5. To prove that perhaps the mess wasn’t entirely Ali’s fault, I present to you Exhibit A: unopened baby presents circa 2007.
(I apologize to whomever gave me those precious gifts. I assure you, I treasured them. In the back of her closet.)
6. While I’m at it, I apologize to the gifters of these as well.
7. It’s bad when her room is so messy that her toys themselves start passing along veiled threats.
8. Although we found enough Legos to sell on eBay and feed the world, there was a bowl with this collection, carefully set aside:
And tucked neatly next to the bowl were these directions, front and back:
When the two were combined, this was created:
Her first set of hand-drawn Lego Instructions. My husband’s lego-built heart grew ten times that day.
9. When all was said and done, the room was cleaned out, and the carpet installers were on site, I went to move a plastic shelving unit out of her closet. The type with the shelves held together by hollow tubes.
As I picked it up and tilted it, I was showered with her final art installation: hundreds of chestnuts, molded and partially disintegrated.

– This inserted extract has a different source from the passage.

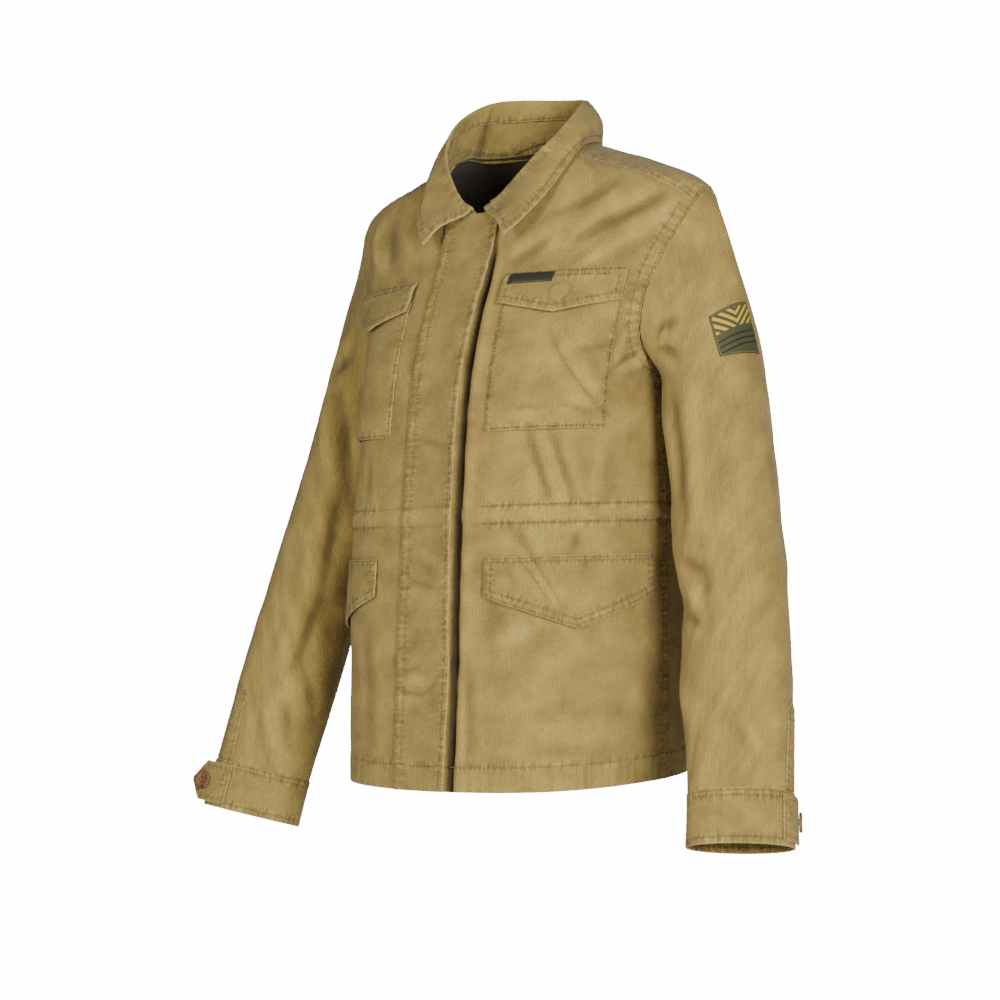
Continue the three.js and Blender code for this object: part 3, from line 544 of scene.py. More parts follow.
def on_ring(side, flat, down):
    middle, out, forward = arm_frame(down)
    turned = twist(side, down)
    far = read(ARM, "wide", down) * np.cos(flat)
    near = read(ARM, "deep", down) * np.sin(flat)
    x = far * np.cos(turned) - near * np.sin(turned)
    y = far * np.sin(turned) + near * np.cos(turned)
    return middle + out * x[..., None] + forward * y[..., None]


def arm_ring(side, angle, down):
    return on_ring(side, angle - twist(side, down), down)


HEAD = 100


def sleeve_head(side, angle, v):
    """The sleeve from the armhole to its first ring: it leaves the body away from the armhole's edge,
    more so at the top and downwards at the pit, and arrives along the arm."""
    place = armhole(near_top(angle))
    out = outward(ring_at, *place, 0.01, 0.5)

    def edge(a):
        return body_at(*armhole(near_top(wrapped(a))))

    away = unit(np.cross(out, edge(angle + 0.02) - edge(angle - 0.02)))
    top = 0.5 + 0.5 * np.cos(angle)[..., None]
    start = body_at(*place) + away * SEAM_GAP + out * SEAM_GAP * (1 - top)
    end = arm_ring(side, angle, np.zeros_like(angle))
    reach = np.linalg.norm(end - start, axis=-1, keepdims=True)
    leave = away * (0.15 + 0.75 * top) + out * (0.1 + 0.32 * (1 - top))
    leave = leave - np.array([0, 0, 0.75]) * (1 - top)
    leave = unit(leave) * reach * mix(0.9, 0.78, top)
    four = np.full_like(angle, 4.0)
    arrive = unit(arm_ring(side, angle, four) - arm_ring(side, angle, -four)) * reach
    v = v[..., None]
    p = mix(start, end, v * v * (3 - 2 * v))
    return p + leave * v * (1 - v) ** 2 - arrive * v * v * (1 - v)


def bare_sleeve(side, angle, v):
    angle, v = np.broadcast_arrays(np.asarray(angle, float), np.asarray(v, float))
    head = sleeve_head(side, wrapped(angle), np.clip(v, 0, 1))
    arm = arm_ring(side, angle, np.maximum(v - 1, 0) * HEAD)
    p = np.where(v[..., None] < 1, head, arm)
    return p if side == LEFT else p * np.array([-1, 1, 1])


sleeve_lines = in_mm(SLEEVE_FOLDS, ROUND)
ELBOW_FOLDS = [
    (250, 168, 292, 200, 9, 3, 2),
    (246, 214, 292, 236, 8, -3, 1.8),
    (250, 240, 286, 270, 9, 2.6, 2),
    (206, 150, 236, 190, 8, -2.4, 1.8),
    (228, -40, 262, 20, 9, 2.6, 2),
    (216, -30, 250, 40, 8, -2.4, 1.8),
    (330, 352, 350, 392, 7, -1.2, 1.8),
]
SLEEVE_FINE = {
    LEFT: ELBOW_FOLDS
    + [
        (39, -85, 84, -66, 12, -2.6, 2),
        (113, -62, 88, -45, 6, -3, 1.6),
        (120, -48, 90, -14, 7, -3.2, 1.6),
        (118, -56, 90, -30, 6, 3, 1.7),
        (92, -56, 113, -40, 5, 2, 1.8),
        (78, 0, 93, 150, 13, 4, 2),
        (105, 0, 112, 140, 12, -4, 2),
        (91, 168, 90, 262, 10, -2.6, 2),
        (123, 176, 92, 198, 7, -3, 1.7),
        (126, 200, 98, 222, 9, 3.6, 2),
        (126, 232, 100, 246, 7, -2.6, 1.7),
        (60, 30, 20, 110, 22, 2, 2),
        (63, 345, 30, 392, 8, -1.6, 1.8),
        (52, 340, 22, 385, 7, 1.2, 1.8),
    ],
    RIGHT: ELBOW_FOLDS
    + [
        (62, 0, 116, 96, 12, 4, 2),
        (92, 0, 138, 102, 10, -4.5, 2),
        (108, 100, 122, 210, 12, 3, 2),
        (125, 104, 138, 210, 9, -3.6, 1.8),
        (122, 215, 112, 290, 11, 3, 2),
        (138, 210, 131, 284, 8, -3.2, 1.8),
        (135, 276, 180, 340, 9, -3, 1.8),
        (101, 318, 121, 392, 7, -1.4, 1.8),
        (131, 322, 158, 383, 6, -1.4, 1.8),
        (69, -18, 91, -38, 6, -2.6, 1.6),
        (60, -30, 84, -52, 7, 2.4, 1.8),
    ],
}
sleeve_fine = {side: in_mm(rows, ROUND, 1.25) for side, rows in SLEEVE_FINE.items()}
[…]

When the carpet was installed and I went to move the shelves back in, somehow a second batch that had been holed up and waiting for the exact right moment to plan their escape and all came tumbling out, covering the brand. new. carpet. with chestnut dust, particles, and nuts.
She’s a special kid.
Our ultimate load included five garbage bags, a box of trash,
and a giant stack of donate items (I hope someone gets good use out of that first year frame – apologies once more to the gifter.)
We also removed the carpet from the hallway and replaced it with hardwood,
And Ali, who was surprisingly proactive about throwing away or giving away even more than I thought she would, was thrilled with her new carpet, but even more thrilled to have a purged room.
And I was just happy to be done. 184 days later.
For those of you who asked the final tally of what that one cursed toilet flush cost our family, here’s the breakdown:
State Farm originally gave us $3,680 for our troubles.
On three different occasions as the project grew and more damage revealed itself, I spent hours calling, emailing proof, nagging, negotiating, and making them wish they never agreed to insure me to get them to give me more money. I even had my wonderful carpet guy and friend George to call my insurance guy and explain why I needed more of The Farm’s cash. Due to my general pain-in-the-buttedness, State Farm sent me three more payments for a total of an extra $1,798.51.
So the total Insurance payout was $5,478.51, which does not include the nine day bill from ServPro for untold oodles of dollars, because State Farm paid them directly.
Our total repairs and upgrades (such as getting a new bath tub while the bathroom was torn out, and getting hardwood in the hallway, an area that State Farm staunchly refused to admit damage but clearly also had ruined carpet) cost $6,352.01.
(This does not include the amount that we spent to go ahead and get the outside of our house painted while we already had multiple workmen coming in and out of our house.)
(And then the amount that we’re spending to finally get sod in our front yard because the house’s new paint job really made the mud pile of a yard look significantly worse.)
So ultimately, we got:
- New bathroom tile, floor and walls
- A new bathtub
- New carpet in one room
- New hardwoods in the hallway
- A kitchen ceiling paint job
for a net of $873.50. And six months and three days of construction hell.
It is not a route I recommend, but I am gravely concerned that my daughter might feel differently.